Because of this rotation, even a single tether would be sufficient to propel a small spacecraft in a specific direction, and so Janhunen and his colleagues recently suggested using a fleet of small spacecraft, each weighing less than 6kg and powered by a single tether, to explore the asteroid belt and then return the data to Earth (Adv. Space Research, 2021, 67, 2957).
Meanwhile, a team of Japanese researchers, led by Yuki Takao at JAXA, has proposed using a solar sail as a single massive solar panel, rather than as a sail. The idea would be to use this so-called solar power sail to supply electricity to a spacecraft with an ion-propulsion engine. The large collection area of the sail would allow this spacecraft to operate in the outer solar system, far from the Sun. Takao and his colleagues propose that a flexible, thin-film solar cell developed by the SHARP corporation, termed the Space Solar Sheet, could form the basis for such a sail (Acta Astronautica, 2021, 181, 362).
Understandably, novel propulsion technologies become more speculative the further out the spacecraft is designed to go. For example, a team led by Andrew Higgins at McGill University in Canada recently proposed wind–pellet shear sailing for taking a spacecraft to a nearby star (Acta Astronautica, 2022, 197, 408). This would involve first using the solar wind to distribute a load of tiny pellets along the route to the star; these pellets could be anything from frozen soap bubbles to graphite shells. The spacecraft would then follow the same route, initially propelled by a solar sail.

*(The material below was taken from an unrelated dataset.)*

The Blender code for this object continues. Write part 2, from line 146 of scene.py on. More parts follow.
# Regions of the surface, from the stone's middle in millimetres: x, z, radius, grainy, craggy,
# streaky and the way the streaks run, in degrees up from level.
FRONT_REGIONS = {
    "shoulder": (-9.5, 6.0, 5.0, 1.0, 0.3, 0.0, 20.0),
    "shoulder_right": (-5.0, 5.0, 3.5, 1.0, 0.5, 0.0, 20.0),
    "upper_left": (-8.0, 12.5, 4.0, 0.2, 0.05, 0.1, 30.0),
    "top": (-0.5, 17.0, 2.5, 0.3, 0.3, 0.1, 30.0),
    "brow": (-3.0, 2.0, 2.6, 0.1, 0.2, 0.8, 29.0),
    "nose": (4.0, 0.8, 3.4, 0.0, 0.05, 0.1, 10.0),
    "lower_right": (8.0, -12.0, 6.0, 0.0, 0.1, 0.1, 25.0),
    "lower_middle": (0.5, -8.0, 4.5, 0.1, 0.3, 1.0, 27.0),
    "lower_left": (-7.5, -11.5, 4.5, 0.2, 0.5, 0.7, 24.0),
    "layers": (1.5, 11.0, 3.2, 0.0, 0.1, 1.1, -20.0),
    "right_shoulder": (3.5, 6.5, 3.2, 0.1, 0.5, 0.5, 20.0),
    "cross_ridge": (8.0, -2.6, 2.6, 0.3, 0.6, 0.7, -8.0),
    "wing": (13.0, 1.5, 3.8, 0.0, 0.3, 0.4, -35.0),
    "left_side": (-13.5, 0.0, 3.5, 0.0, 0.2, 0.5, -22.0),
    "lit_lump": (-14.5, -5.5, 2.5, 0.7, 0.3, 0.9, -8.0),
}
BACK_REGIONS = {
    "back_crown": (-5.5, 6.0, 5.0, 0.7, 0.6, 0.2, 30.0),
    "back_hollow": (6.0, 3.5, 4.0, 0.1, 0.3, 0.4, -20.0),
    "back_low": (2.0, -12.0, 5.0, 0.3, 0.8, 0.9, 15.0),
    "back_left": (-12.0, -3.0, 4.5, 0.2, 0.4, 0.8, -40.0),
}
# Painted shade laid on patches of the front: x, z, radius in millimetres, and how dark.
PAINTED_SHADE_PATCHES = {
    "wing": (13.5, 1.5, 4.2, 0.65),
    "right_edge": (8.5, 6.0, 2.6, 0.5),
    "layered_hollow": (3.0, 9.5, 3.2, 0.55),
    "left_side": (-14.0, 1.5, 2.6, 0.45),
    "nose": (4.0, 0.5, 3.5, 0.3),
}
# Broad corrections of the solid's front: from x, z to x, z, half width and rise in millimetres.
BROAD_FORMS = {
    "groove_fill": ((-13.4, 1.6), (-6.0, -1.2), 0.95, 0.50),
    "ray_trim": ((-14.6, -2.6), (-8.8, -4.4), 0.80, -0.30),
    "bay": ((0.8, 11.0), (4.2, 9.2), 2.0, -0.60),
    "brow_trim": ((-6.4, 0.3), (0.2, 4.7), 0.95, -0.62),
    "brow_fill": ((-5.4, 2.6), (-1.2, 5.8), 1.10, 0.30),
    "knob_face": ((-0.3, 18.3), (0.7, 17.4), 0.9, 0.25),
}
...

As it travelled, the spacecraft would extend an electromagnetic field in front to generate electricity from its passage through the interstellar medium and would also collect all the pellets it encountered. It would then use the electricity generated by the magnetic field to propel the collected pellets out the back at a greater speed than they were collected, thus producing thrust. Higgins and his team calculate this wind–pellet shear sailing could potentially accelerate a spacecraft to 5% the speed of light, allowing it to travel to Alpha-Centauri, our nearest star, in just 27 years.